What is Leeds Youth Justice Service
Leeds Youth Justice Service (YJS) was formed in 2000, in line with the
Crime and Disorder Act (1998) to provide a multi-agency approach to preventing offending and re-offending by children and young people aged 10-17 years old. This is achieved through the delivery of child-friendly, integrated services which ensure young people are safeguarded and enabled to reintegrate into their local communities without offending, wherever possible with support from their families.
Leeds YJS consists of practitioners with backgrounds in health, probation, youth justice, youth work, restorative justice, social work, education, housing, substance misuse and policing. The YJS also trains and works with a large number of
volunteers. There are three multi-agency YJS area based teams covering the three wedges of the city, as well as a specialist restorative justice workers, an interventions team and a court team covering youth court work from Leeds, Wakefield and Kirklees.
The YJS sits within the local authority, but works closely with statutory partners (police, health, probation), the third sector, and partners from the secure estate (secure children’s homes, secure training centres and young offender institutions). The service is overseen by the YJS Strategic Partnership, chaired by the Director of Children’s Services which in turn is accountable to the
Youth Justice Board; a national, non-departmental public body.
What support does the Youth Justice Service offer
Leeds YJS supports young people to change their behaviour by:
- Working with young people to develop positive relationships, build responsibility and make positive choices;
- Recognising and developing young people’s individual strengths, and believing in their capacity to change;
- Working with families, communities and other professionals to build networks of support; and
- Encouraging young people to understand the impact of what they do on victims, families, communities and themselves.
A wide range of interventions and programmes have been developed to help young people move away from offending. Some target young people with particular offence types, e.g. knife crime or domestic violence, while others promote pro-social behaviours such as sports activities or learning about managing strong emotions. We promote positive educational outcomes for young people, work closely with schools and training providers and accredit some of our activities. Young people are able to access support with substance use, education, mental and physical health and communication difficulties through seconded specialist workers. We have an enhanced offer for Children Looked After within the youth justice system and for those in custody and resettling back into the community.

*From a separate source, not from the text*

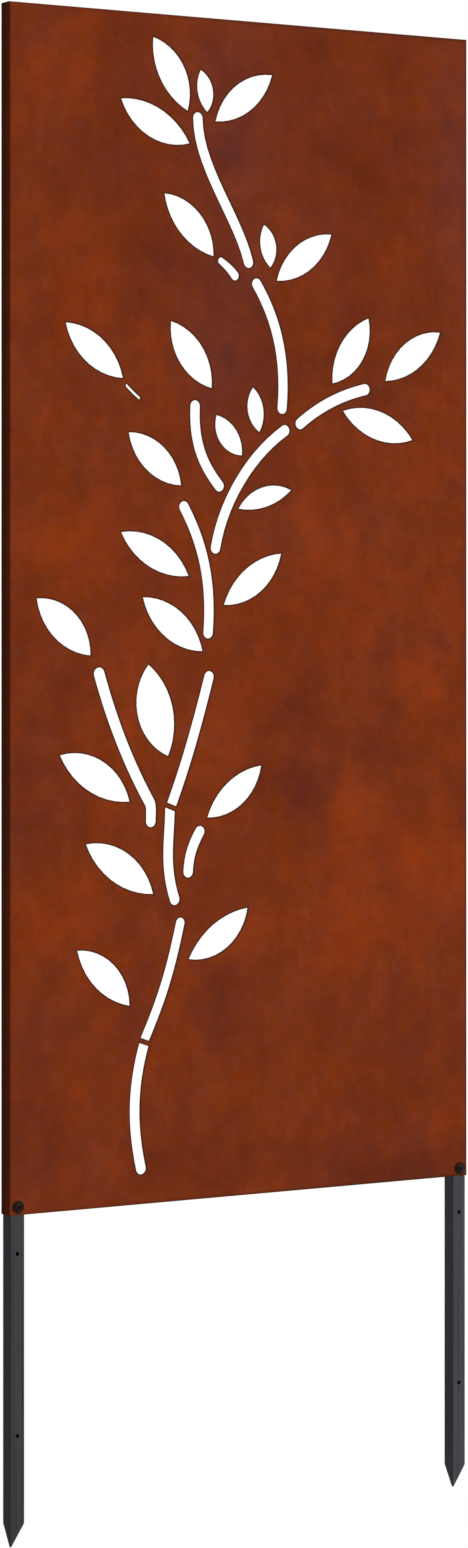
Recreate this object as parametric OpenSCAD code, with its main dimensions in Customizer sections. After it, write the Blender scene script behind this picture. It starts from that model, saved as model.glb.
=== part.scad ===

YJS workers are often part of a wider ‘team around the child/ family’ delivering aspects of a broader safeguarding or family support plan, and are well integrated into local cluster arrangements.
What is the approach of the Youth Justice Service
Leeds YJS works with young people at risk of formal involvement in the youth justice system and those receiving out of court disposals from the police, as well as those subject to court orders. This means the service works with young people on both a voluntary and a statutory basis, from the point they come to police attention through to youth custody and release.
YJS practitioners assess young people to look at the severity of their offending, and the risks and positive factors in their lifestyle and circumstances. This personalised, child-friendly approach means practitioners are able to tailor their work with young people, engage them in targeted positive activities, manage risks and promote pro-social choices. The YJS values statement was developed in order to align the work of the service with the ambitions of Leeds as a Child Friendly City.
Leeds YJS employs specialist victim liaison officers who make contact with victims of crimes committed by young people. The restorative justice processes enable victims to have their say and receive answers to questions they may want to ask, whilst young people get the chance to put things right.
Many young people engage in reparation work, which can range from gardening to designing cards to sell for charity or supporting local community projects. Providing the opportunity for young people to make a positive contribution in this way can help reassure victims and the general public, and can reduce fear of crime and anti-social behaviour.